The support of the functional safety of a semiconductor circuit means that when a fault that was not intended during the design of a circuit occurs in the circuit due to a certain external cause, the occurrence of a failure can be detected and the recovery of functionality can be performed. ISO 26262 assigns Automotive Safety Integrity Level (ASIL) classes according to circuit characteristics that can manage failures occurring in automobile semiconductor circuits as a standard for the design of the functional safety of automobile electric and electronic device systems which is defined by ISO TC22/SC3/WG16.
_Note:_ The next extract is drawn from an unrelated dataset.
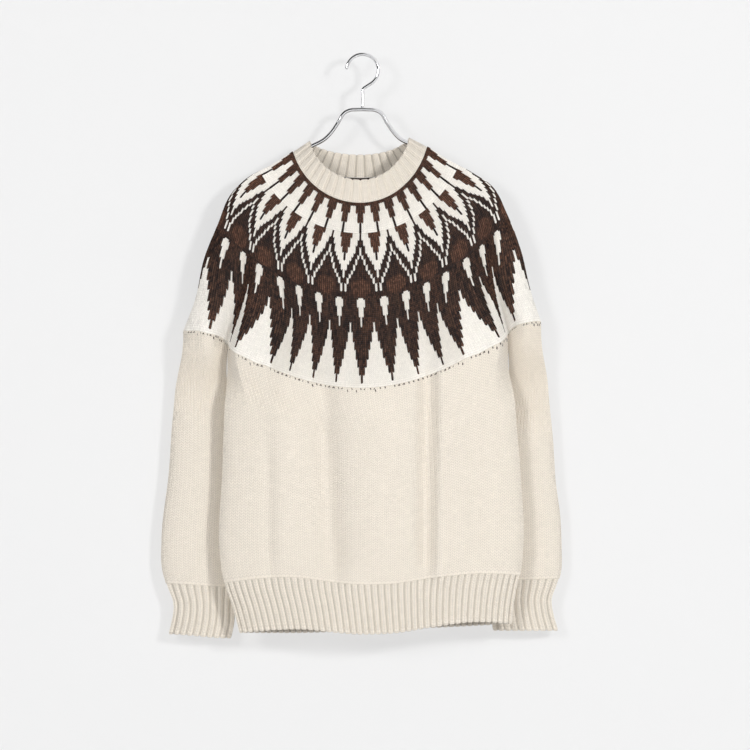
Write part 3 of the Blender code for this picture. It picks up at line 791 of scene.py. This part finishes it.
def yoke_colours(zone, stitch, row):
    """The yarn of each stitch of a zone of the yoke, read from its chart."""
    repeat = zone["repeat"]
    off = np.abs((stitch + repeat // 2) % repeat - repeat // 2)
    browns = wave_of(11, stitch, row, 1.0, 4.0)
    reds = wave_of(12, stitch, row, 7.0, 9.0)
    speck = np.random.default_rng(13).uniform(-1, 1, stitch.shape)
    brown_share = np.clip(0.42 + 0.5 * browns + 0.3 * speck, 0, 1)
    red_share = np.clip(0.12 + 0.35 * reds + 0.4 * speck, 0, 1)
    dark = blend(blend(ESPRESSO, BROWN, brown_share), RUST, red_share)
    white = WHITE * (1 + 0.03 * speck)
    rust = RUST * (1 + 0.35 * speck)
    deep = ESPRESSO * (1 + 0.5 * np.abs(speck))
    if zone is NECK_ZONE:
        width = step_of(NECK_DARTS, "dart", row)
        brown = (off <= (width - 1) / 2) | (width >= repeat)
        near = np.where(row < NECK_RUST_END, blend(dark, rust, 0.45), deep)
        return np.where(brown, near, white)
    if zone is PEAK_ZONE:
        half_peak = (step_of(PEAKS, "peak", row) - 1) / 2
        from_heart = repeat // 2 - off
        heart = from_heart <= (step_of(PEAKS, "heart", row) - 1) / 2
        peak = (off <= half_peak) | (row >= ALL_BROWN)
        step = step_of(ZIGZAG, "step", row)
        line = (off == step) & (row >= ZIGZAG["row"][0]) & (row < ZIGZAG_END)
        patch_across = off / RUST_PATCH["half_width"]
        patch_down = (row - RUST_PATCH["row"]) / RUST_PATCH["half_height"]
        patch = patch_across**2 + patch_down**2 + 0.25 * speck < 1
        found = np.where(peak, blend(dark, deep, 0.45), white)
        outline = peak & (off > step) & (row < ZIGZAG_END)
        found = np.where(outline, blend(dark, deep, 0.6), found)
        found = np.where(peak & patch, blend(dark, rust, 0.65), found)
        found = np.where(heart, blend(dark, rust, 0.75), found)
        found = np.where(heart & (from_heart == 0) & (row >= HEART_LINE), deep, found)
        return np.where(line, white, found)
    width = step_of(DARTS, "dart", row)
    brown = (off <= (width - 1) / 2) | (width >= repeat)
    drop = off <= (step_of(DARTS, "drop", row) - 1) / 2
    return np.where(brown & ~drop, dark, white)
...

The fault that is not intended during the operation of a circuit refers to a phenomenon in which an external cause, i.e., particles, such as cosmic rays, newtons or muons, are accumulated in a semiconductor circuit and generate a bit-flip at an unspecific time. The lifetime of a bit-flip is known to generally range from 100 ps to 5 ns, and thus a normal state is recovered after the passage of a predetermined time. However, if a fault occurs in a storage device, i.e., a register file or a memory device, this value is continuously maintained, and thus causes a failure in a circuit. This leads to a failure in an overall system depending on the characteristics of the circuit and the location of the occurrence of the failure in the circuit, and thus acts as a risk factor that may cause a deadly accident.
The preceding technology related to the present invention includes U.S. Patent Application No. 2005-0102565 entitled “Fault-tolerant Multi-core Microprocessing” and U.S. Patent Application No. 2005-0015659 entitled “Targeted Fault Tolerance by Special CPU Instructions.”